Ao chegar à universidade, no entanto, descobriu que a prova havia sido adiada devido a uma greve estudantil de 24 horas. Em 1972, no Uruguai, o ambiente social estava tumultuado e faltavam apenas alguns meses para que ocorresse um golpe de Estado.

Alfredo havia chamado os três amigos à sua casa às 17h para mostrar os lugares onde poderiam sair à noite e as fotos que havia tirado em sua viagem ao Chile em janeiro.

"Naquela época, as fotos estavam muito na moda. Tirei várias fotos com garotas chilenas: morenas, loiras… tinha de tudo", disse Alfredo à BBC.

Ao mesmo tempo, ele deu as más notícias: teria que ficar para a prova.

Pancho Delgado telefonou ao professor, que era muito amigo do tio de Alfredo, e explicou que viajaria ao Chile, na esperança de ele poder fazer alguma coisa.

Ele procurou o número no diretório e discou. Do outro lado, o professor atendeu e rapidamente concordou em deixar o exame para a semana seguinte.

"Arrumei a mala, fui dormir, mas fiquei pensando: 'Tenho o exame em breve, como vou para o Chile?'", se perguntou.

"Pancho e Gastón me disseram: 'Mas você revisa no avião.' E lembrei do avião, foi uma alegria, foi muito divertido. Como estudar no avião? Aí no Chile você vai dormir tarde, bebe pisco o dia todo, era uma vida maluca."

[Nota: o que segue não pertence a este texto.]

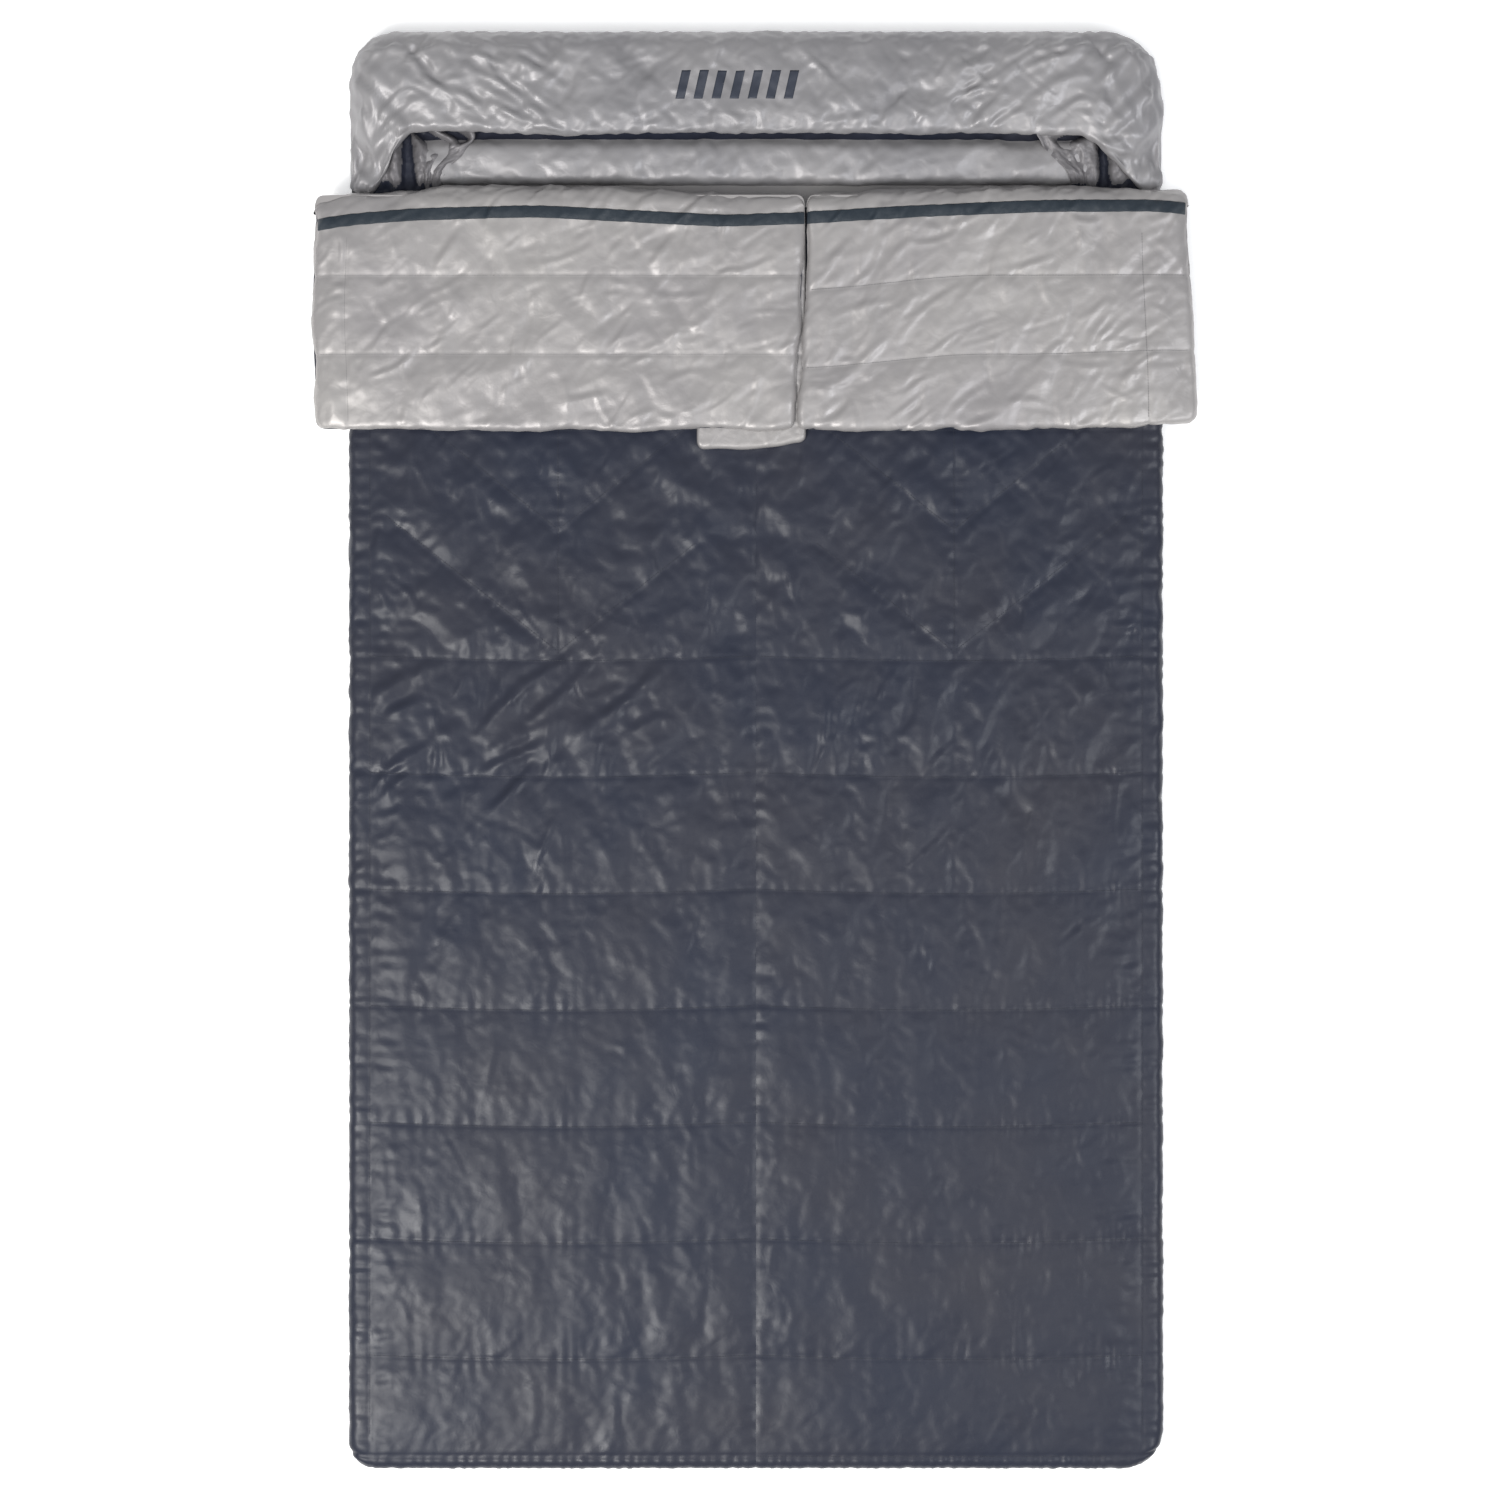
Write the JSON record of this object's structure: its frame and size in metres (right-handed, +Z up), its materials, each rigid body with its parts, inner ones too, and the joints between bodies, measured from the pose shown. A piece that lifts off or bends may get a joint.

"Então, às 11 da noite fui ao quarto dos meus pais, bati na porta e disse-lhes: 'Não se preocupem, não vou para o Chile.' "

Depois ligou para a mãe de Costemalle, que morava na esquina de sua casa e eles iriam juntos para o aeroporto.

"Diga a ele para, por favor, não me pegar porque eu não irei. E por favor, não diga nada a Pancho e Numa até que estejam no aeroporto, porque eles podem vir me procurar."

Numa Turcatti morreu em 11 de dezembro de 1972 na cordilheira dos Andes, após passar 59 dias na montanha congelada.

Ele tentou encontrar alguma saída em duas tentativas, e na segunda vez ficou desacreditado ao ver que era impossível, segundo o livro A Sociedade da Neve, de Pablo Vierci.

Ele foi fundamental para desenterrar colegas cobertos de neve no dia em que uma avalanche passou por cima deles.

Depois disso, Numa praticamente não saiu do avião. Ele desenvolveu escaras nas costas, cheias de pus, e depois contraiu septicemia, uma infecção generalizada.

Deixou escrita num pedaço de papel a seguinte frase, em referência a um trecho do Evangelho segundo João: "Não há amor maior do que dar a vida pelos amigos".

Numa foi o último a morrer na montanha e sua morte levou Roberto Canessa, Fernando Parrado e Antonio Vizintín a partir no dia seguinte para o Chile em busca de salvação.

Das 45 pessoas que viajaram, 16 sobreviveram. Pancho Delgado foi um deles.

Gastón Costemalle foi ejetado do avião após a cauda se soltar no impacto com a montanha. Julio Martínez Lamas e Arturo Nogueira também morreram. José Luis Inciarte sobreviveu.

Em homenagem à sua morte, Alfredo Cibils propôs renomear o Loyola Fútbol Club como Numa Turcatti, que desde então leva seu nome.